Frequently Asked Questions
Is using a temporary email legal and ethical?
Yes, using a temporary email service is completely legal. It’s an ethical tool for protecting your privacy when engaging with services that you do not intend to have a long-term relationship with. The ethical consideration lies in not using it to commit fraud, evade legitimate bans, or harm others.
Can a temporary email be traced back to me?
Generally, no. These services do not require any personal information to generate an address, so there is no database linking the temp email to your real identity. However, your IP address is logged by the temp mail service provider when you use it, so absolute anonymity is not guaranteed if law enforcement with a warrant subpoenas those logs.
What happens if I need to reset a password for a service I signed up with a temporary email?
You won’t be able to. Since the email address no longer exists after expiration, password reset links will bounce. This is why it’s critical to only use a temporary email for services where you either don’t need an account long-term or you plan to upgrade to a paid plan (with your real email) before the trial ends.
Do all websites accept temporary email addresses for sign-up?
No. Many major platforms and services actively block known disposable email domains to prevent spam and abuse. If your temporary email is rejected, you’ll need to use your primary email or a different, less common provider. This is a common limitation to be aware of.

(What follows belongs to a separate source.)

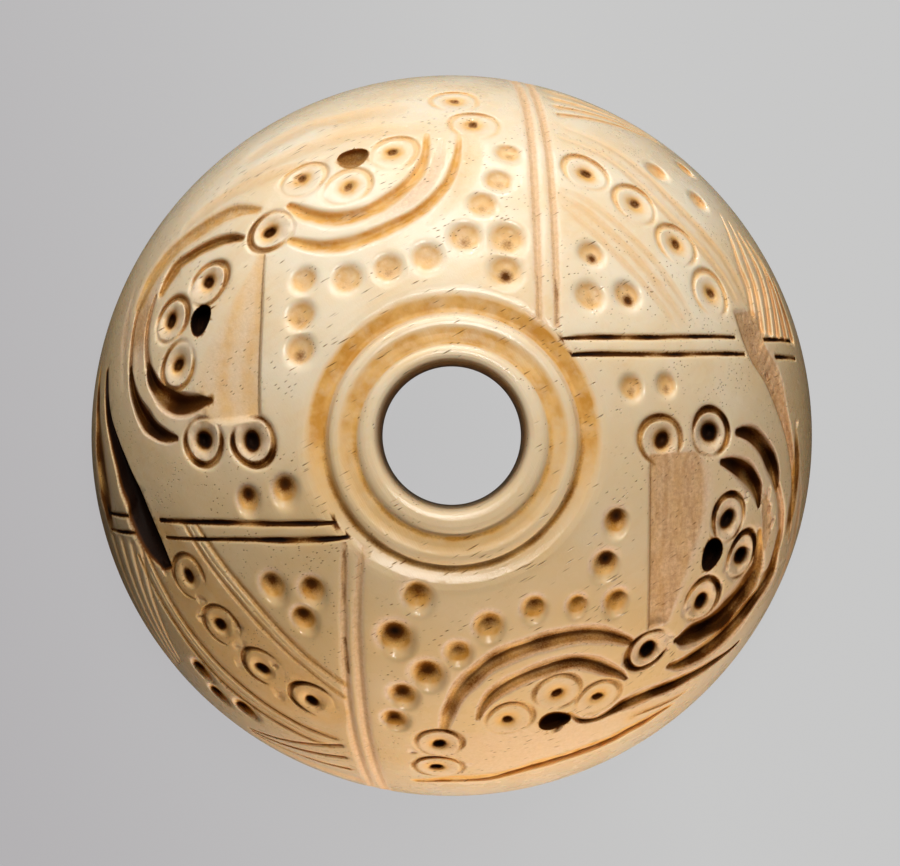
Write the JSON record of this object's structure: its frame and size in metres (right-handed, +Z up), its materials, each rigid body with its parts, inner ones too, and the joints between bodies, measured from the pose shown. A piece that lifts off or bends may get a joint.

Is it safe to click links in emails sent to my temporary inbox?
Exercise the same caution you would with any email. While the sender can’t directly link the click to your real identity via the email address, the link itself could lead to a malicious website that tries to phish information or install malware. Always verify the sender and the URL before clicking, even in a temporary inbox.
How long do temporary emails typically last?
It varies by service. Some, like 10MinuteMail, last for exactly 10 minutes. Others offer 1-hour, 24-hour, or even 48-hour lifespans. Choose a service with a lifespan that matches your expected trial duration. If you need more time, you can often generate a new address from the same service.